DATASET CONTENT:
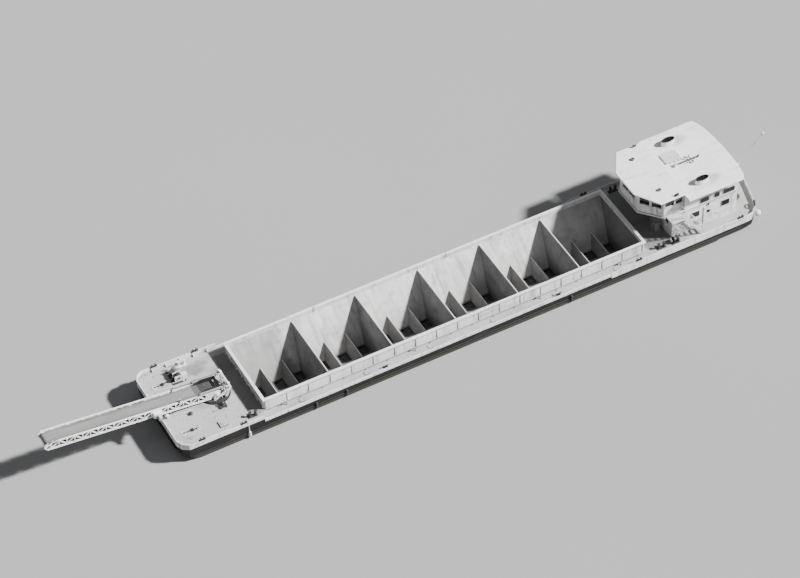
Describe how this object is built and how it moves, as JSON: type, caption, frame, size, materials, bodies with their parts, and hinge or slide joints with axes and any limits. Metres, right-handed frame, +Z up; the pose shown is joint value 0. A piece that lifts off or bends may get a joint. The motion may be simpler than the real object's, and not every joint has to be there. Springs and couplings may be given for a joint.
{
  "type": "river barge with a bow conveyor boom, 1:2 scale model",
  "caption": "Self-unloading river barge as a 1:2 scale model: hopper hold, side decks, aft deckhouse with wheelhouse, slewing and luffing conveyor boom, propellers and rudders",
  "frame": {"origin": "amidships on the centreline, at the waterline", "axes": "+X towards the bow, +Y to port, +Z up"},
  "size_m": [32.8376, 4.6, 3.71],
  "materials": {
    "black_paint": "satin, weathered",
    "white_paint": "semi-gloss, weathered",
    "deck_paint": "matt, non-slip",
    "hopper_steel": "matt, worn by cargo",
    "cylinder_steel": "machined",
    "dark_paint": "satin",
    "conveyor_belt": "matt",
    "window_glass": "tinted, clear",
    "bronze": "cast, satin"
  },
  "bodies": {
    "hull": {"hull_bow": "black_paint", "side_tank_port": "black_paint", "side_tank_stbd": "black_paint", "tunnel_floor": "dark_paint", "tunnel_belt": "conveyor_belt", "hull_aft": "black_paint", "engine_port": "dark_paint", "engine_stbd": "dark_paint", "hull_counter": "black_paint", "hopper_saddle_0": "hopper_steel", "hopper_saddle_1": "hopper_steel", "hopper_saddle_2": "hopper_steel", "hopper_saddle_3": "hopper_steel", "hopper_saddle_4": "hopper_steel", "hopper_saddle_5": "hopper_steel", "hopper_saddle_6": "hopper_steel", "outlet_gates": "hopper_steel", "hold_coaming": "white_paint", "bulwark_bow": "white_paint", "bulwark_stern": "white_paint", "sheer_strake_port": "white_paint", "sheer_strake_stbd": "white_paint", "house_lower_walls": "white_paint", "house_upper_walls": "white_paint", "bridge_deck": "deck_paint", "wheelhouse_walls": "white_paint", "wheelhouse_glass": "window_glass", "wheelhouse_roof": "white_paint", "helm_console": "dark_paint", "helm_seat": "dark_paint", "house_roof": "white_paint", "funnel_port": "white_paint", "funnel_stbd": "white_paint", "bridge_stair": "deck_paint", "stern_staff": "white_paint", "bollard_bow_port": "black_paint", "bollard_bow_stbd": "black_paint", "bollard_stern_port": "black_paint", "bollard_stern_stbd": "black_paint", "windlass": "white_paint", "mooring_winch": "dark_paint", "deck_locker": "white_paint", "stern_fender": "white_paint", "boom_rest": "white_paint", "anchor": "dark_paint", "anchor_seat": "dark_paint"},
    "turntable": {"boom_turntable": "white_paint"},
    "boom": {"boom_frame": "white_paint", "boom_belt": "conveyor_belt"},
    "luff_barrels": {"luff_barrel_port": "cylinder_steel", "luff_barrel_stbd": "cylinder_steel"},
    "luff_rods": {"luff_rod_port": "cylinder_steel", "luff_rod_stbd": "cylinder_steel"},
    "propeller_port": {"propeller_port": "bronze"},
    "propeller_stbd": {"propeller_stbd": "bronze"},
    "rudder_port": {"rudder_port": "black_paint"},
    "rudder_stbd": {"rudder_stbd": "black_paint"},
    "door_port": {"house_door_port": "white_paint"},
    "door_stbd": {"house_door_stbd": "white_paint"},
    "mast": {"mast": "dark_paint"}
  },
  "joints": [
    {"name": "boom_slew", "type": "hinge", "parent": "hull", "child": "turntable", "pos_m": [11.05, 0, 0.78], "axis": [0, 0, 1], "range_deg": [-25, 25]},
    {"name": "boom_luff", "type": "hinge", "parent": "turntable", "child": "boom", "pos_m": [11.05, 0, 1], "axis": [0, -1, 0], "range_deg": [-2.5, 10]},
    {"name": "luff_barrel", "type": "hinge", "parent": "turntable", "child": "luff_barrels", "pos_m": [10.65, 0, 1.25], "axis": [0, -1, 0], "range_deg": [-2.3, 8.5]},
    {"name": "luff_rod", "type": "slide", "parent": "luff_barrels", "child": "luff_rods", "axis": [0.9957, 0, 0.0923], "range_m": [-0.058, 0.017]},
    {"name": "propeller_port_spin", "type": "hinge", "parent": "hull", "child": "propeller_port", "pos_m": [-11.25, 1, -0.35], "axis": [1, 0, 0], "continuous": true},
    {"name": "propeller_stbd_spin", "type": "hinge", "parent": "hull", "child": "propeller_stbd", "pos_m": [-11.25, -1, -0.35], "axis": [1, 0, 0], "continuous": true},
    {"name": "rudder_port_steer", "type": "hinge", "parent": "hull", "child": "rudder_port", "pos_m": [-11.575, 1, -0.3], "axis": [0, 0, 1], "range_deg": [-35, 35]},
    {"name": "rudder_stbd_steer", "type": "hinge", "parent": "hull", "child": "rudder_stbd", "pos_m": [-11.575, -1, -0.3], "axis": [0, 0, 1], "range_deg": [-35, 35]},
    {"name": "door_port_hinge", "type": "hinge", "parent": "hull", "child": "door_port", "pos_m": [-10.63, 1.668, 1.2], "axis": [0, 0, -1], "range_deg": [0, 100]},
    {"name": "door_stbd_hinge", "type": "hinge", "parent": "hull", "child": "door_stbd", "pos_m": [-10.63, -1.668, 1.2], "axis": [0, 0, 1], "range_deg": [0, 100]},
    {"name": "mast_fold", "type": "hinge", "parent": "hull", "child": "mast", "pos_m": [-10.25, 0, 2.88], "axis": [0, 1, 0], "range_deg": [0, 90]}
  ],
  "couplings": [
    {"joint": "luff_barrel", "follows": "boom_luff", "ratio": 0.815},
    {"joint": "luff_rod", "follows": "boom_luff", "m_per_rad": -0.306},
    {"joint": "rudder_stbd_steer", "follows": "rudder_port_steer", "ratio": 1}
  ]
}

YOUR INSTRUCTIONS: Show every line where the string "slide" appears.

RESPONSE:
Describe how this object is built and how it moves, as JSON: type, caption, frame, size, materials, bodies with their parts, and hinge or slide joints with axes and any limits. Metres, right-handed frame, +Z up; the pose shown is joint value 0. A piece that lifts off or bends may get a joint. The motion may be simpler than the real object's, and not every joint has to be there. Springs and couplings may be given for a joint.
    {"name": "luff_rod", "type": "slide", "parent": "luff_barrels", "child": "luff_rods", "axis": [0.9957, 0, 0.0923], "range_m": [-0.058, 0.017]},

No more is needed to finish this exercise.